§ Data to use
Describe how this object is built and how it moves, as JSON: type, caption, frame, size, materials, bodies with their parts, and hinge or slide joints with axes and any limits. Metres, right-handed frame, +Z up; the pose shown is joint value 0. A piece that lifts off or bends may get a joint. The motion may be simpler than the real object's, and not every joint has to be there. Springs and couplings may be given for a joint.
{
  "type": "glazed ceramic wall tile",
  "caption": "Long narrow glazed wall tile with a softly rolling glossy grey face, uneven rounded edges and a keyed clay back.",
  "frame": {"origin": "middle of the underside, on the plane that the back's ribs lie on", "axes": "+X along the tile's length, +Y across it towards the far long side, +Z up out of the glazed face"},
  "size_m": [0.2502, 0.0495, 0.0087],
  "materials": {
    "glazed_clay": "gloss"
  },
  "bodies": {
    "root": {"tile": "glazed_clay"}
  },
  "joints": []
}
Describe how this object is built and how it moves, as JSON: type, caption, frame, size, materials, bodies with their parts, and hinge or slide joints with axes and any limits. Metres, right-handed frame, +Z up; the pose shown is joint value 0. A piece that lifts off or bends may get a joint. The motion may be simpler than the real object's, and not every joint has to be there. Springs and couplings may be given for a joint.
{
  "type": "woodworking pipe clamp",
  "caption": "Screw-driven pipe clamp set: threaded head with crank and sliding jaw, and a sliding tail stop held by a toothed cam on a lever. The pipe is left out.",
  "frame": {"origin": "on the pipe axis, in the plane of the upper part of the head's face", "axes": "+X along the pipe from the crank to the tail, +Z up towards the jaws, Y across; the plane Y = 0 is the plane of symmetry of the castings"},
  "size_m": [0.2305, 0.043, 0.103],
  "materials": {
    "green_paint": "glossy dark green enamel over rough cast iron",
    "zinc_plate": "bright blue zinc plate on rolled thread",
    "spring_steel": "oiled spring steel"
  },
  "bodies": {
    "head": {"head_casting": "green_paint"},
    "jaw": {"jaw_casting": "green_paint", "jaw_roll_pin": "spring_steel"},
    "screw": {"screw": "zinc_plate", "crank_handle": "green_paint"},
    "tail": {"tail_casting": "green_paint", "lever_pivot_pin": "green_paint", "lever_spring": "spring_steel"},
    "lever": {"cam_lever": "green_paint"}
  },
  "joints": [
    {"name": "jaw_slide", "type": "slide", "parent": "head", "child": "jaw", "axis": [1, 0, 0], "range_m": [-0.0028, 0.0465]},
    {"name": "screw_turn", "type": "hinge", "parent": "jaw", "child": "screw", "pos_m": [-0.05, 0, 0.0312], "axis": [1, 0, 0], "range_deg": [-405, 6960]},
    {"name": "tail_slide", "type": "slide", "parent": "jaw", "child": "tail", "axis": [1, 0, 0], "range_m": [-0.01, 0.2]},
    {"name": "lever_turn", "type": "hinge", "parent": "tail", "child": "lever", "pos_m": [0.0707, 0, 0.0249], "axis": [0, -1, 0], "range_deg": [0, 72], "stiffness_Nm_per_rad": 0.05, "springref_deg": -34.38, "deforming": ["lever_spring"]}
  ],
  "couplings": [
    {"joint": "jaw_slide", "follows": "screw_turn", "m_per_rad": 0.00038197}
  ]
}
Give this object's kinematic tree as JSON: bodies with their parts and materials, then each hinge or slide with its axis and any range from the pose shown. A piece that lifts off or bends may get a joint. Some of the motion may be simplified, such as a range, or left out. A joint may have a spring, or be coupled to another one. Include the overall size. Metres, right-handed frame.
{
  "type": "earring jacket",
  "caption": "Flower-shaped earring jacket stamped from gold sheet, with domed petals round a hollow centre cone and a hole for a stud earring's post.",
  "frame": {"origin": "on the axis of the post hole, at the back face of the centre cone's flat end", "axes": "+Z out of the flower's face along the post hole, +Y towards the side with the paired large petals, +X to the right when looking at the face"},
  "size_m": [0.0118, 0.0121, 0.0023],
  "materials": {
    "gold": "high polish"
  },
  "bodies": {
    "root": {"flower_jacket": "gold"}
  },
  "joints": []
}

§ What you need to do
Reproduce each entry from the records above, character for character.

§ Answer
Describe how this object is built and how it moves, as JSON: type, caption, frame, size, materials, bodies with their parts, and hinge or slide joints with axes and any limits. Metres, right-handed frame, +Z up; the pose shown is joint value 0. A piece that lifts off or bends may get a joint. The motion may be simpler than the real object's, and not every joint has to be there. Springs and couplings may be given for a joint.
{
  "type": "glazed ceramic wall tile",
  "caption": "Long narrow glazed wall tile with a softly rolling glossy grey face, uneven rounded edges and a keyed clay back.",
  "frame": {"origin": "middle of the underside, on the plane that the back's ribs lie on", "axes": "+X along the tile's length, +Y across it towards the far long side, +Z up out of the glazed face"},
  "size_m": [0.2502, 0.0495, 0.0087],
  "materials": {
    "glazed_clay": "gloss"
  },
  "bodies": {
    "root": {"tile": "glazed_clay"}
  },
  "joints": []
}
Describe how this object is built and how it moves, as JSON: type, caption, frame, size, materials, bodies with their parts, and hinge or slide joints with axes and any limits. Metres, right-handed frame, +Z up; the pose shown is joint value 0. A piece that lifts off or bends may get a joint. The motion may be simpler than the real object's, and not every joint has to be there. Springs and couplings may be given for a joint.
{
  "type": "woodworking pipe clamp",
  "caption": "Screw-driven pipe clamp set: threaded head with crank and sliding jaw, and a sliding tail stop held by a toothed cam on a lever. The pipe is left out.",
  "frame": {"origin": "on the pipe axis, in the plane of the upper part of the head's face", "axes": "+X along the pipe from the crank to the tail, +Z up towards the jaws, Y across; the plane Y = 0 is the plane of symmetry of the castings"},
  "size_m": [0.2305, 0.043, 0.103],
  "materials": {
    "green_paint": "glossy dark green enamel over rough cast iron",
    "zinc_plate": "bright blue zinc plate on rolled thread",
    "spring_steel": "oiled spring steel"
  },
  "bodies": {
    "head": {"head_casting": "green_paint"},
    "jaw": {"jaw_casting": "green_paint", "jaw_roll_pin": "spring_steel"},
    "screw": {"screw": "zinc_plate", "crank_handle": "green_paint"},
    "tail": {"tail_casting": "green_paint", "lever_pivot_pin": "green_paint", "lever_spring": "spring_steel"},
    "lever": {"cam_lever": "green_paint"}
  },
  "joints": [
    {"name": "jaw_slide", "type": "slide", "parent": "head", "child": "jaw", "axis": [1, 0, 0], "range_m": [-0.0028, 0.0465]},
    {"name": "screw_turn", "type": "hinge", "parent": "jaw", "child": "screw", "pos_m": [-0.05, 0, 0.0312], "axis": [1, 0, 0], "range_deg": [-405, 6960]},
    {"name": "tail_slide", "type": "slide", "parent": "jaw", "child": "tail", "axis": [1, 0, 0], "range_m": [-0.01, 0.2]},
    {"name": "lever_turn", "type": "hinge", "parent": "tail", "child": "lever", "pos_m": [0.0707, 0, 0.0249], "axis": [0, -1, 0], "range_deg": [0, 72], "stiffness_Nm_per_rad": 0.05, "springref_deg": -34.38, "deforming": ["lever_spring"]}
  ],
  "couplings": [
    {"joint": "jaw_slide", "follows": "screw_turn", "m_per_rad": 0.00038197}
  ]
}
Give this object's kinematic tree as JSON: bodies with their parts and materials, then each hinge or slide with its axis and any range from the pose shown. A piece that lifts off or bends may get a joint. Some of the motion may be simplified, such as a range, or left out. A joint may have a spring, or be coupled to another one. Include the overall size. Metres, right-handed frame.
{
  "type": "earring jacket",
  "caption": "Flower-shaped earring jacket stamped from gold sheet, with domed petals round a hollow centre cone and a hole for a stud earring's post.",
  "frame": {"origin": "on the axis of the post hole, at the back face of the centre cone's flat end", "axes": "+Z out of the flower's face along the post hole, +Y towards the side with the paired large petals, +X to the right when looking at the face"},
  "size_m": [0.0118, 0.0121, 0.0023],
  "materials": {
    "gold": "high polish"
  },
  "bodies": {
    "root": {"flower_jacket": "gold"}
  },
  "joints": []
}